I won’t do more than touch on it here, but the article also makes my least favorite genre of argument: the legitimating argument. It argues that the wealthy attempt to excuse their wealth by donating some of it, but strangely (a) tries to pin this longstanding historical fact on Effective Altruism and (b) is entirely uninterested in what the counterfactual is. The counterfactual to wealthy people donating effectively is almost certainly not “there are no wealthy people and everyone has food and shelter” but instead “wealthy people donate ineffectively” or “wealthy people donate less.” But that is a contentious claim incidental to the point of this post, so I will go no further.
I might add that Effective Altruism takes a very small portion of actual charitable giving. The article attempts, at one point, to make a movement responsible for less than 0.2% of charitable giving the reason that local charities are closing across the US. This is not good reasoning! Fundamental to Effective Altruism, and sensible generally, is its focus on the current margin: as things stand right now, what are the best ways to use your money? There is a place for moonshots and “what if everyone did it?” thinking, but blaming the struggles of community spaces on a movement only 1% of people surveyed had even heard of is a bit silly.
Sam Kriss notes that, for Freud, “sexual perversion” comprises all sexual acts other than ejaculation inside a vagina.
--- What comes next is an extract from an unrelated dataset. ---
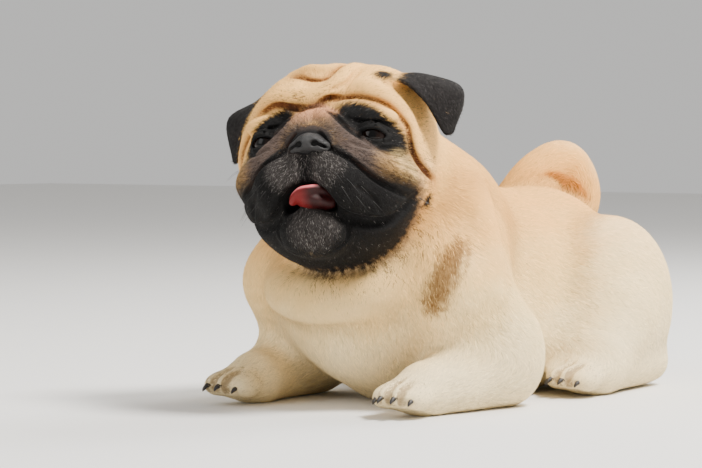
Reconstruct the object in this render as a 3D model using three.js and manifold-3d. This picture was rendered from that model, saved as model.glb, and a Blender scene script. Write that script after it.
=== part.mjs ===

This includes the usual suspects, but also everything as incidental as kissing, about which Freud states: “the kiss is held in high sexual esteem among many nations (including the most highly civilized ones), in spite of the fact that the parts of the body involved do not form part of the sexual apparatus but constitute the entrance to the digestive tract.” Kriss also notes that a sexual life without sexual perversion would be impossible and alien.
In the post here linked, Sam Kriss considers a theory of the sort of modern politics based on negative polarization, tribal victory, and descriptive identity rather than material change and policy effects as a perversion.
You may see for yourself that this analysis works just as well with Marx’s notion of a commodity fetish. See also, from TLP: Certification Exam as Fetish.
It is an interesting question whether one should characterize the fetish process as an initial misclassification—i.e. one latches onto the proxy is before the principal ever took its place as imbuer of value—or as a somewhat gradual process of shifting focus—i.e. the principal is used, but then the proxy is found to be adaptive for some reason, and a connection with the proxy is formed, which eventually becomes stronger out of habit than that with the principal. This could be analogized, perhaps, to the difference between a fallacy and a heuristic.
It seems to me that there is then a sense in which our personalities are perpetually bordering on pathological—habits left over from a time they actually benefited us, ever-possible to start harming our interests.
I actually find quite funny and incisive TLP’s idea of one should relate to porn and masturbation: “I won't argue with the hypothesis that gently annoying your penis for two hours, boringly, while you surf the tubes is going to lead to some desensitization. You have to approach porn like a bank heist: get in, get out, you got 15 minutes and someone tripped the silent alarm. Leave nothing behind.”